Writing in this column two months ago, I suggested that Treaty change would be needed to save the Euro. Where once such talk was taboo, it is now clear that we are faced with such constitutional change, irrespective of the UK position. A real fiscal union would involve transfers to those regions for whom a one-size-fits-all monetary policy is inappropriate. What is in prospect is not a fiscal union, however, but an austerity club.
European leaders have finally realized the need for bold reform, but they’ve completely missed the point. The Eurozone crisis is less about members’ debts, and more about their competitiveness.
If a country cannot remain competitive, it cannot generate the exports it needs to finance repayments to foreign creditors. As we are all now painfully aware, a country in monetary union cannot recover cost competitiveness by devaluing its currency, but only through ‘internal devaluation’.
An ‘internal devaluation’ occurs when labour costs fall relative to your competitors. This happens either because your wages fall or, far less painfully, if they rise slower than those of your competitors.
Unit labour costs in Ireland have declined significantly during the crisis. That’s what happens when one in ten of the workforce loses their job, or is ‘decimated’, to use the old Roman expression. The live register soared from 4.5% to 14.5% in four years.
For Ireland, just as for her citizens, debt repayment capacity falls with income. Ireland’s best case scenario is that debt-to-GDP peaks in two years at about the level faced by Italy today.
In early 2012, the Irish government will introduce a Fiscal Responsibility Bill. This will include a ‘Public Finances Correction Rule’ which will put a legally binding fiscal straightjacket on Finance Ministers for years to come.
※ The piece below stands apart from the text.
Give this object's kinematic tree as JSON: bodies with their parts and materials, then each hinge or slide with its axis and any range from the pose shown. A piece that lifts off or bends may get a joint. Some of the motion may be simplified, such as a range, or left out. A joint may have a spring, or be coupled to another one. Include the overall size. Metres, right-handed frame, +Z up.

Until our debt-to-GDP ratio is halved to the ‘Maastricht’ level of 60%, we will not only have to reduce our deficit further than the 3% target, but actually run a significant surplus until we hit the 60% target. The Government’s recent Medium Term Fiscal Statement sets out a baseline scenario where this level is achieved in 2039. Our age of austerity has only begun!
Can we service such debts, odious or not? With difficulty, maybe. But if the global economy undermines our exports-only recovery strategy, all bets are off.
So can the Euro hold together? With difficulty, maybe. But the prospects for Greece, to take the most extreme example, are not good. Even after its partial default, its debts will be 120% of GDP. Where Ireland has recovered competitiveness, and has a thriving export sector, Greece not only has further to travel, they have hardly begun the journey.
Georges Papandreou tried to call a referendum in Greece not to out-manoeuvre the opposition, but because he needed political cover for ushering in decades of austerity.
With crippling debts, a deflationary spiral and endless budget cuts on the horizon, it is hard to believe that the current path is socially or politically sustainable in Greece.
There is one medium-term development that could secure the long term sustainability of the Euro, but it is the one thing so anathema to Germany that they may well prefer a return of the Deutschemark: Inflation could be the Euro’s savior. German inflation at 4-6% per annum, combined with expansionary fiscal policy, would allow countries like Greece to adjust gradually over a number of years without experiencing deflation.
What was agreed at the EU summit of December 9th was another short-term fix: an intergovernmental treaty to lock debtor countries into austerity, but no mechanism to correct the very economic imbalances that doomed the Euro ‘mark I’ in the first place. ‘Ever closer union’ on those terms may be neither desirable nor sustainable.
Whether inside or outside the Lisbon Treaty framework, the introduction of mandatory financial sanctions on countries with excessive deficits involves a very real transfer of sovereignty and a change to our constitutional set-up. It would be a brave government that tried to bypass the will of the people on such a fundamental decision.